Beyond-readiness maintainability uncapped Verified quality-budget and maintainability signals such as zero warnings, low complexity, low duplication, low code smell count, and bounded coupling. Additive headroom points reward real reductions below the current quality thresholds so cleanup that improves tracked secondary metrics is visible in the primary score. These points are additive only after the same anti-gaming penalties and verification gates are applied.
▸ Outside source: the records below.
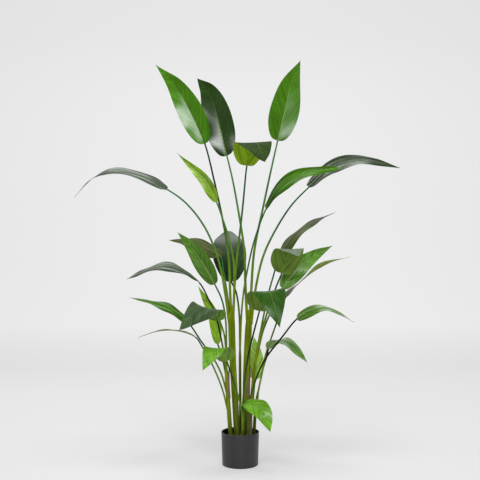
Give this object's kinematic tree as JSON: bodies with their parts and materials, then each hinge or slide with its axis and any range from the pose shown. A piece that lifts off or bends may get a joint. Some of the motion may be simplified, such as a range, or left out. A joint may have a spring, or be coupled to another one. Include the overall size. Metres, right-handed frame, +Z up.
{
  "type": "potted bird of paradise plant",
  "caption": "Tall clump of long-stalked, paddle-shaped glossy leaves that rise and arch from a small round pot of soil.",
  "frame": {"origin": "middle of the pot's underside, which stands on the floor", "axes": "+Z up along the plant, -Y towards the viewer of the picture, +X to the viewer's right"},
  "size_m": [1.4379, 0.6514, 1.8247],
  "materials": {
    "pot": "matte charcoal",
    "soil": "dark and rough",
    "stems": "satin olive green",
    "leaf_lime": "glossy yellow green",
    "leaf_bright": "glossy bright green",
    "leaf_deep": "glossy deep green",
    "leaf_olive": "glossy olive green",
    "dry_sheath": "dry brown husk"
  },
  "bodies": {
    "root": {"pot": "pot", "leaf_01": "leaf_bright", "leaf_03": "leaf_lime", "leaf_05": "leaf_lime", "leaf_06": "leaf_deep", "leaf_26": "leaf_olive", "shoot_a": "stems", "leaf_02": "leaf_deep", "leaf_04": "leaf_bright", "leaf_08": "leaf_deep", "shoot_b": "stems", "leaf_07": "leaf_bright", "leaf_25": "leaf_deep", "shoot_c": "stems", "leaf_09": "leaf_olive", "leaf_10": "leaf_deep", "leaf_11": "leaf_bright", "shoot_d": "stems", "leaf_19": "leaf_lime", "leaf_20": "leaf_deep", "leaf_21": "leaf_bright", "leaf_22": "leaf_olive", "leaf_23": "leaf_deep", "leaf_24": "leaf_bright", "shoot_e": "stems", "leaf_12": "leaf_olive", "leaf_15": "leaf_deep", "shoot_f": "stems", "leaf_17": "leaf_lime", "leaf_18": "leaf_lime", "shoot_g": "stems", "leaf_13": "leaf_deep", "shoot_h": "stems", "leaf_14": "leaf_bright", "shoot_i": "stems", "leaf_16": "leaf_lime", "shoot_j": "stems", "soil": "soil", "sheath_1": "dry_sheath", "sheath_2": "dry_sheath", "sheath_3": "dry_sheath"}
  },
  "joints": []
}
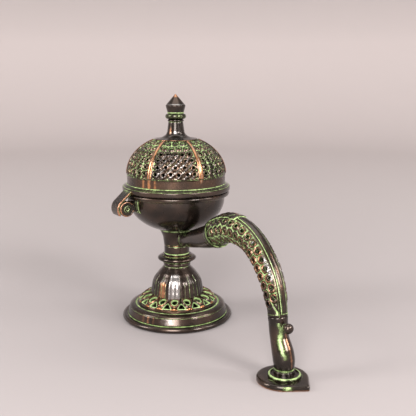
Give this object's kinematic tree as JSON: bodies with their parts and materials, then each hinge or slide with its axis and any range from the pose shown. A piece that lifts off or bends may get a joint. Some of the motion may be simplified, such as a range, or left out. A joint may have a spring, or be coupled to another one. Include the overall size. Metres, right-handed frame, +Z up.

The benchmark emits component metrics:

METRIC behavior_score=<0..40>
METRIC inventory_score=<0..35>
METRIC artifact_score=<0..15>
METRIC docs_score=<0..10>
METRIC base_architecture_score=<number>
METRIC maintainability_bonus=<number>
METRIC quality_headroom_bonus=<number>
METRIC legacy_removal_score=<number>
METRIC legacy_surface_refs=<number>
METRIC anti_gaming_penalty=<number>
METRIC test_conversion_score=<-100..0>
METRIC stale_test_conversion_flags=<number>
METRIC semantic_consistency_score=<0..20>
METRIC pi_autoresearch_reference_score=<0..20>
METRIC root_autoresearch_dependency_count=<number>
METRIC non_isolated_root_autoresearch_refs=<number>
METRIC autoresearch_artifact_mismatch_count=<number>
METRIC source_of_truth_conflict_count=<number>
METRIC pi_autoresearch_metric_parsing_role=<0|1>
METRIC pi_autoresearch_resume_reconstruction_role=<0|1>
METRIC runtime_autoresearch_probe_executed=<0|1>
METRIC runtime_autoresearch_start_pass=<0|1>
METRIC runtime_autoresearch_start_contract_pass=<0|1>
METRIC runtime_deep_interview_start_contract_pass=<0|1>
METRIC runtime_ralph_start_contract_pass=<0|1>
METRIC runtime_integrate_start_contract_pass=<0|1>
METRIC mode_runtime_probe_coverage=<0..4>
METRIC event_log_jsonl_parse_pass=<0|1>
METRIC snapshot_json_parse_pass=<0|1>
METRIC state_json_parse_pass=<0|1>
METRIC command_surface_probe_executed=<0|1>
METRIC exact_command_surface_pass=<0|1>
METRIC extra_human_command_count=<number>
METRIC missing_mode_subcommand_count=<number>
METRIC mode_subcommand_behavior_pass=<0|1>
METRIC kapi_readiness_score=<0..100>
METRIC ship_blocker_count=<number>
METRIC runtime_blocker_count=<number>
METRIC semantic_blocker_count=<number>

Anti-Gaming Rules

Discard any run that improves the numeric score by:

  • weakening verification;
  • deleting tests or assertions;
  • hardcoding metrics;
  • removing strings without changing command registry/behavior/tests;
  • hiding legacy paths under new names;
  • stubbing state/event/snapshot files without transition semantics;
  • adding unsafe git/worktree behavior;
  • changing docs only while claiming implementation progress.

Reference Material

Read these before implementing large changes:

  • GOAL.md — canonical target.
  • references/oh-my-codex — command/event/snapshot, active inventory, cross-mode linkage, transition denial, recovery.
  • references/ouroboros — deep interview behavior and human values/intent/context extraction.
  • references/* — repo structure, command organization, artifact layout, tests.
  • pi-autoresearch — loop behavior, checks, keep/discard/crash/checks_failed, ledger, confidence, finalize.

What's Been Tried

  • 2026-05-07: GOAL.md redesigned around four durable modes: Deep Interview, Ralph, Autoresearch, and Integrate.
  • 2026-05-07: Root pi-autoresearch session files prepared. Autoresearch has not been started yet.